** Stated task **
Copy every line that contains the string "before" from the entries below.

*-*-*

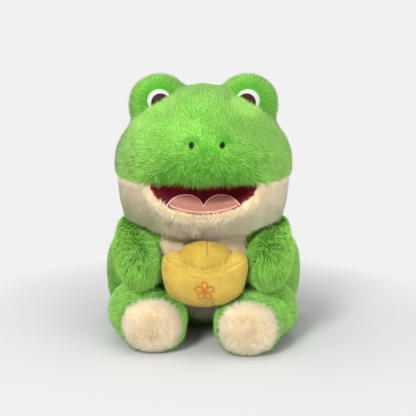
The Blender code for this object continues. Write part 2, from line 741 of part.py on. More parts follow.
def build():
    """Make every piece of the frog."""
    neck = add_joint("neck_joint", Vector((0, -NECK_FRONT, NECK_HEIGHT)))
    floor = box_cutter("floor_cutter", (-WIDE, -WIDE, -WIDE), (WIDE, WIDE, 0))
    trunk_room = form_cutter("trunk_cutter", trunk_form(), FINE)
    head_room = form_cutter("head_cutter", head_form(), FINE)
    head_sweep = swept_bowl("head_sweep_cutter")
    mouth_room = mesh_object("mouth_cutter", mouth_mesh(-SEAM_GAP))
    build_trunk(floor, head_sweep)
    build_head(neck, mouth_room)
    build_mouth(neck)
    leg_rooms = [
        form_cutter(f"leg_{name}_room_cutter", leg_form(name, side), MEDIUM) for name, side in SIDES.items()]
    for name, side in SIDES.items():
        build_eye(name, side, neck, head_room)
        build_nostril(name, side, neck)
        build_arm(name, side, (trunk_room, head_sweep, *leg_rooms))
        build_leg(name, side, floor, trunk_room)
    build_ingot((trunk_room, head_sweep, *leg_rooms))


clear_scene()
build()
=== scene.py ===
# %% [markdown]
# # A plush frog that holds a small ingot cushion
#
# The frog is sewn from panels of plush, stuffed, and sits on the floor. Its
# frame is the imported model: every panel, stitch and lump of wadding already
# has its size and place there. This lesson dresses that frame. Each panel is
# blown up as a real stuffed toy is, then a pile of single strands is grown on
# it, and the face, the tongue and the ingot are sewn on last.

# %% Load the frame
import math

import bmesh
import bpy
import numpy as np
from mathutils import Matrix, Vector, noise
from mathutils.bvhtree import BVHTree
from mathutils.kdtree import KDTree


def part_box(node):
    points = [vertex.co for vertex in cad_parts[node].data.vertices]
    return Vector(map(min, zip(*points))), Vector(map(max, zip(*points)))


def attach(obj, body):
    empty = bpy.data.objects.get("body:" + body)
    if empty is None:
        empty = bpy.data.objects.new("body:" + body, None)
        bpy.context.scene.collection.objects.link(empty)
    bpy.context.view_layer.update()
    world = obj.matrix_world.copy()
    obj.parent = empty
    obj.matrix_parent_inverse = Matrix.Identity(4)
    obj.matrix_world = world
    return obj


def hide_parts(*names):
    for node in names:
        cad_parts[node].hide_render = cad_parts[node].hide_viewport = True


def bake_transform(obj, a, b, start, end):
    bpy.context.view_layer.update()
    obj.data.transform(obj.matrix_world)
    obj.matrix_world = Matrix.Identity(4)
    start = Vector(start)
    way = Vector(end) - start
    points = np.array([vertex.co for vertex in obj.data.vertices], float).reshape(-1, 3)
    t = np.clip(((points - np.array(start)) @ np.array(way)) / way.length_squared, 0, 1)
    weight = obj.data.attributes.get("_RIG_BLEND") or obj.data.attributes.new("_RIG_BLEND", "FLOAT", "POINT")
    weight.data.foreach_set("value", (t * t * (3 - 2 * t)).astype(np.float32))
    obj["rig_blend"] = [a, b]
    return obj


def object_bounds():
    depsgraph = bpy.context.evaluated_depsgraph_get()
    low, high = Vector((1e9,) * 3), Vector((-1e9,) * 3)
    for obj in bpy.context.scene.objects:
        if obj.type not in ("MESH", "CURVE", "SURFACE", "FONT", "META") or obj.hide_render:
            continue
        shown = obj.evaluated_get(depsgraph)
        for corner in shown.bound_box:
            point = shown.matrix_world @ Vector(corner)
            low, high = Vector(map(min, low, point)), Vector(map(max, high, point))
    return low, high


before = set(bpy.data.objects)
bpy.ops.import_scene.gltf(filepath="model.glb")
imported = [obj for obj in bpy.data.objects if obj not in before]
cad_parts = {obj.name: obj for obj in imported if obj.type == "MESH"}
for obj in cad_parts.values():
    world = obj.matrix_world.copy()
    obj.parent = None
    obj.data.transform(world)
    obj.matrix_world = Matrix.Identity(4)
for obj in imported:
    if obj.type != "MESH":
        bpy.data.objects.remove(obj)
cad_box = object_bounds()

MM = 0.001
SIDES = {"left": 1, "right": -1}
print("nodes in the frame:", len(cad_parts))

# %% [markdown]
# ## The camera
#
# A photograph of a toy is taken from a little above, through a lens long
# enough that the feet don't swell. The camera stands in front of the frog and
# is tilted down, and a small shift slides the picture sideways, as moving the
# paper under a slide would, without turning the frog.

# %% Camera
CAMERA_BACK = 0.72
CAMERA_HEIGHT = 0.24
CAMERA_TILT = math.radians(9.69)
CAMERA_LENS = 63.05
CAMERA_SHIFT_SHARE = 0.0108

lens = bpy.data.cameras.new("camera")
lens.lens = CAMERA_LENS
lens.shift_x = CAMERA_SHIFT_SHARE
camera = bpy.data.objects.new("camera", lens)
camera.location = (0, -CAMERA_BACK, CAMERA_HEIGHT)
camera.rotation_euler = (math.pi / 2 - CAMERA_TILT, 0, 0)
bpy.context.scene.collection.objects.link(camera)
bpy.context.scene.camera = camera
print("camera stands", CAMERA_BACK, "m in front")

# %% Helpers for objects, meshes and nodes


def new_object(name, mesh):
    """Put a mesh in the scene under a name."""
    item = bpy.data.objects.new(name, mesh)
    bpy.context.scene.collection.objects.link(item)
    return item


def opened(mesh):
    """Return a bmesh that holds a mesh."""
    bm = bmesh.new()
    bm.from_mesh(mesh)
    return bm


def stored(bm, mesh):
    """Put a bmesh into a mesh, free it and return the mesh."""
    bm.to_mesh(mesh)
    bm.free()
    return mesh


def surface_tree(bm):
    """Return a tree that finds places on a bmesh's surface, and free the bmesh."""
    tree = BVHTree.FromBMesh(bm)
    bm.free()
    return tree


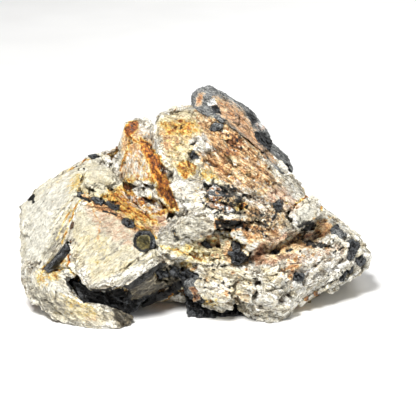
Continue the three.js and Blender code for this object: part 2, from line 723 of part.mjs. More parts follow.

*-*-*

** Task response **
before = set(bpy.data.objects)
imported = [obj for obj in bpy.data.objects if obj not in before]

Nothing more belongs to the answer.